09 Jul White-label Khan Academy (?)
Not too long ago, one of our founders responded to a Quora post asking about a “white-label Kahn Academy” for his business. This single post became a key driver of high quality traffic to our landing page. Not just in terms of quantity but it seems that our value proposition resonated with the people searching for such a solution.
We have a huge appreciation for the impact Kahn Academy has on the online education world but we see ourselves taking a very different approach and figured it’s worth noting some differences and commonalities in this post.
Yes we offer many similar services to what you will find on Kahn Academy from a user perspective: structured content, self paced learning, assessments, gamification and all that jazz.
BUT – Worldclass.io isn’t just a “white-label Khan Academy”. There are many differences, some almost philosophical in how we build the Worldclass platform.
Who owns the customer/user?
With branded, B2C companies (Khan, Udemy, Coursera etc.) this is an easy question to answer. Those companies aspire to build a consumer brand and leverage that brand to grow further and raise additional capital (even if they happen to be non-profits and aren’t revenue focused).
In our case, we are completely transparent to the end-user. Our customer is you, the educator. We want your students to think that cool app they’re using is made by YOU. This allows you to build your own brand and takes out the misaligned incentives that could occur with a P2P, branded marketplace (e.g. Udemy).
Our customer is not our user
We’re a for-profit company. Our customers are educators. In that respect, we’re more similar to LMS vendors (though Worldclass isn’t an LMS but that’s a topic for another post). Why is that important? Because B2C companies are focused on “making users click stuff” and care about the educators or content providers only to the extent it serves that end-goal.

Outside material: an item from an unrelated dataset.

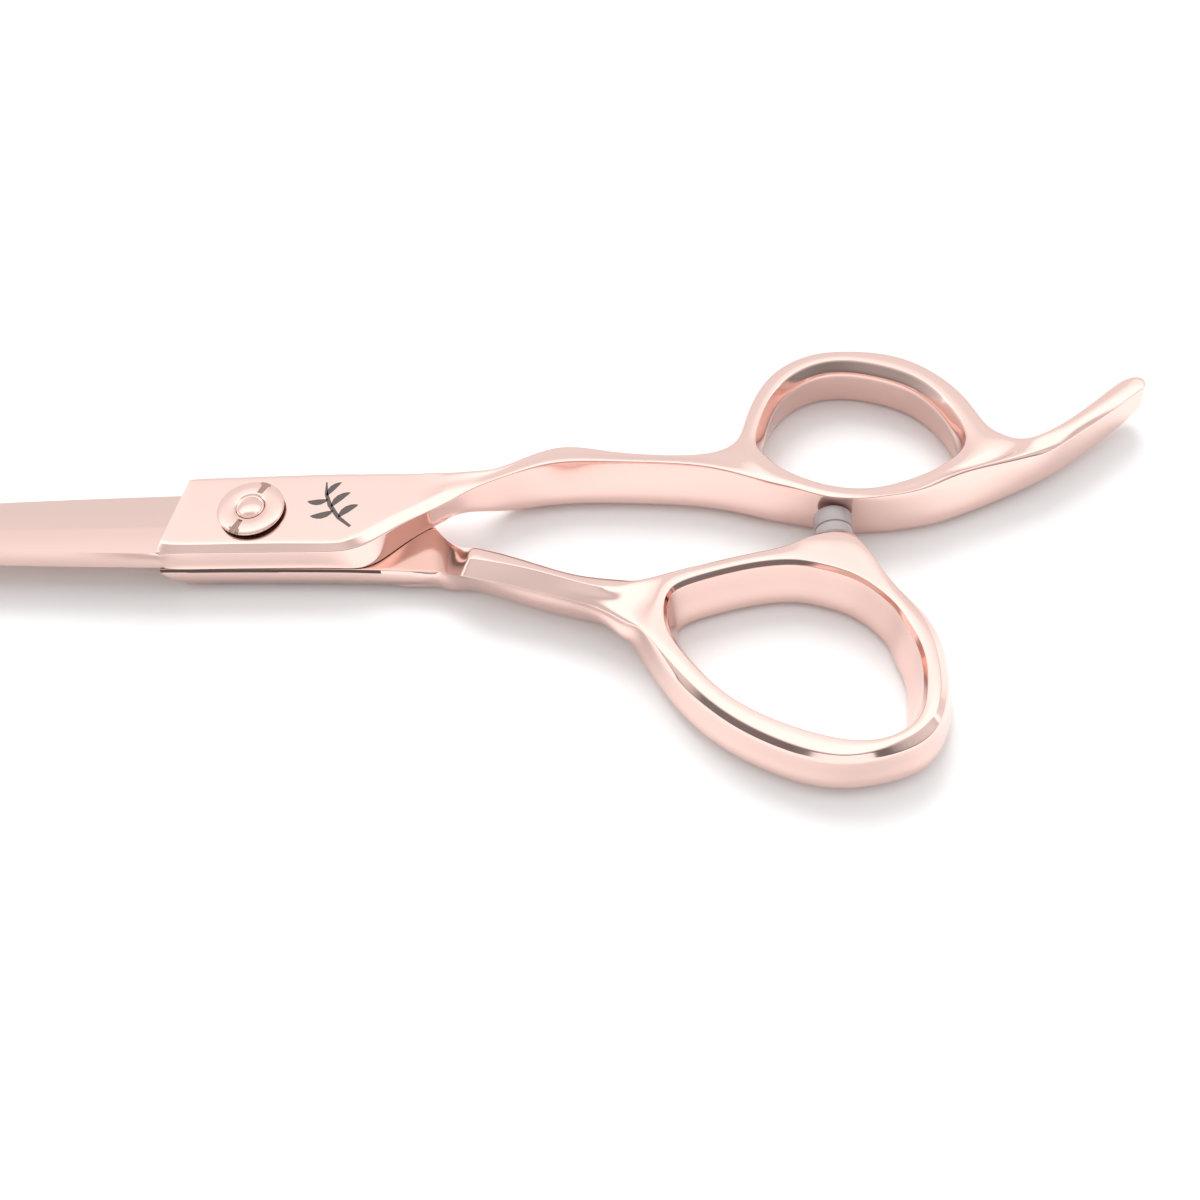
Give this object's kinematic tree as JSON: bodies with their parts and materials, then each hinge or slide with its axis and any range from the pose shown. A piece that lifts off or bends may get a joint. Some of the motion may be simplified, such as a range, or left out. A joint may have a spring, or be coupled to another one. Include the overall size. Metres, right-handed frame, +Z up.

Worldclass on the other hand is 100% focused on your satisfaction as a professional or for-profit educator. We know that the things that matter most to you aren’t necessarily identical to those of your users. You care about your brand, your revenue, distribution, control etc. You have a business to run and we’re here to help. Yes – we try to offer the best experience possible to your users but only to the extent.
In short – YOU are our customer and your users are yours.
My content is better than your content
With a centralised B2C approach to education there’s one ‘best’ algebra video, one best course to learn Ruby on Rails etc. Even with companies pitching adaptive learning and personalisation, the content units remain relatively linear and the atomic units of each course undergo editing and curation by a single entity. We believe this isn’t the way to go. Worldclass.io has a backend marketplace of content providers in place but we think YOU know what’s best for YOUR students. You’ve been doing this for year, you live in a certain geo, speak a certain language and share those delicate cultural nuances with your audience and we think this matters a lot.
So – instead of attempting to create the holy-grail, ultra, best, history course we let you bring your own content online and put it in front of your users.
You know what you’re doing
We find that across our user base, be it K-12, enterprise training, language schools or test-prep institutes – educators are educators. They are artists. They have an opinion and they want things done their own way.
This is why we’re building Worldclass.io as a canvas for education. An amplifier for that unique voice. We believe you know what you’re doing, you just need the tools to help you make your content more accessible, more fun and most importantly – we know you have no time to manage another dashboard so it’s a constant progress to make things more automagical.
So despite some similarities in end-user experience we take a very different path to shaping the future of education. We think the future belongs to millions of micro-educators operating in their own verticals, languages and geographies. We believe in a local to local mesh and not in centralised B2C entities.